An episode is a connecting passage, developed from previous material. Episode 1 starts off with the soprano and alto voice in stretto, where one voice comes in before the other has finished, and the bass is accompanying them with scalar passages based on the countersubject material. Bar 11 is the first middle section is heard. It consists of the soprano voice having the subject, but in a different key. The bass with counter subject material accompanies it. Episode 2 where soprano voice has the contrary motion of the counter subject and the lower two parts are in thirds ccompanying. Bar 15 is the 2nd middle entry in G minor, where the subject is heard by the alto with the soprano with counter subject material.

The third episode starts in bar 17 where the soprano and bass voices have the subject material in rising sequence. The alto part is based on the counter subject but in contrary motion to the original counter subject. At bar 18 the alto and bass parts swap parts. The final section (where the piece returns to it’s original key) starts at the 3rd middle entry in bars 20. The 3rd middle entry goes from bar 20 to the first downbeat of bar 22.

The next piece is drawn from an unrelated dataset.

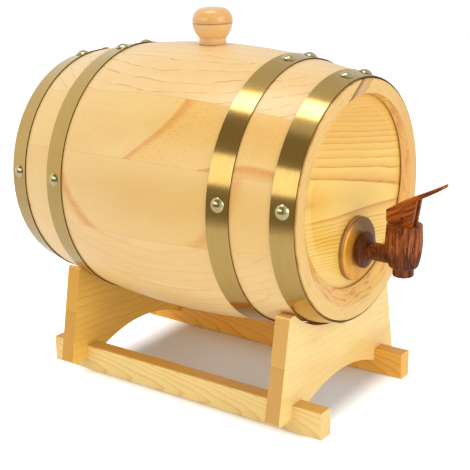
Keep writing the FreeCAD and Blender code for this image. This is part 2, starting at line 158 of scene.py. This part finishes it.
# ---------------------------------------------------------------- wood
def late_wood(net, phase, breaks, seed=0.0, broad=0.5, line=0.5, ramp=2.2, width=0.15, edge=0.05, broken=0.3):
    """Late wood of a growth-ring count: its slow darkening and its narrow dark line.

    broad and line weigh the two; ramp shapes the darkening, width and edge the line at the year's end.
    breaks is a slow noise, and broken says how far it fades the lines in and out.
    """
    year = net.math("FLOOR", phase)
    within = net.math("FRACT", phase)
    draw = {"W": net.add(year, seed * 7.0)}
    chance = net.node("ShaderNodeTexWhiteNoise", draw, noise_dimensions="1D").outputs[0]
    fall = net.step(within, 1.0 - edge, 1.0, 1.0, 0.0)
    share = net.times(fall, net.math("MULTIPLY_ADD", chance, 0.5, 0.6))
    rise = net.step(within, 1.0 - width, 1.0 - edge)
    slow = net.times(net.times(net.math("POWER", within, ramp), broad), share)
    kept = net.step(breaks, 0.38, 0.62, 1.0 - broken, 1.0)
    quick = net.times(net.times(rise, line), net.times(share, kept))
    return slow, quick


def ring_field(net, local, slope=(0.0, 0.0), cup=0.0, spacing=6.0, offset=0.0, warp=1.0, seed=0.0, face=1.0,
               heart=None, **profile):
    """Growth rings cut by the surface, in a board frame; gives what late_wood gives.

    Local X runs along the grain, Y across the board and Z out of its face. slope tilts the rings
    along and across the board, cup curves them, and spacing is the thickness of one year in mm.
    face is -1 where the heart side looks out, and no rings show at depths below heart.
    """
    x, y, z = net.split(local)
    shift = (seed * 13.7, seed * 5.3, seed * 9.1)
    slow = net.noise(net.scaled(local, (1 / 75, 1 / 24, 1 / 24), shift), 2.0, 0.55)
    quick = net.noise(net.scaled(local, (1 / 16, 1 / 5, 1 / 5), shift), 2.0, 0.5)
    depth = net.add(
        z,
        net.times(x, slope[0]),
        net.times(y, slope[1]),
        net.times(net.times(y, y), cup),
        net.swing(slow, warp * 9.0),
        net.swing(quick, warp * 1.1),
    )
    phase = net.math("MULTIPLY_ADD", depth, face / spacing, offset + 50.0)
    breaks = net.noise(net.scaled(local, (1 / 22, 1 / 4, 1 / 4), shift), 1.0, 0.5)
    slow_wood, quick_wood = late_wood(net, phase, breaks, seed, **profile)
    if heart:
        shown = net.step(depth, heart[0], heart[1])
        slow_wood = net.times(slow_wood, shown)
        quick_wood = net.times(quick_wood, shown)
    return slow_wood, quick_wood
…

It has the soprano voice with the subject, while the bass and alto hold the countersubject. Episode 4 is the longest as it goes from bar 22 to half way through 26, it is in C minor. At the start of this episode the soprano and alto voices are in stretto like they were in episode 1. The bass part continues with the counter subject material until the end of the episode 4. At bar 25 the soprano has the subject. The soprano and bass swap parts half way through bar 26 and this is the start of the 4th middle entry. The 4th middle entry returns to C minor, here the soprano and bass swap parts and the bass has the subject.

In bars 29 to the end we hear a coda. This is where we hear the subject for the last time after a short cadential phrase. This is accompanied by a pedal not in the bass. Overall Bach’s Fugue in C minor is written very similar to what generally a fugue is. Fugue in C minor has an Exposition, middle section and final section. He has also put in four episodes and four middle entries. The four episodes are bars 9-13, 14-17, 18-21, 22-31. The Four middle entries are bars 11-13, 15-17, 19-22, 26-28. This fugue ends like many other fugue’s with the subject heard one last time in the original tonic key.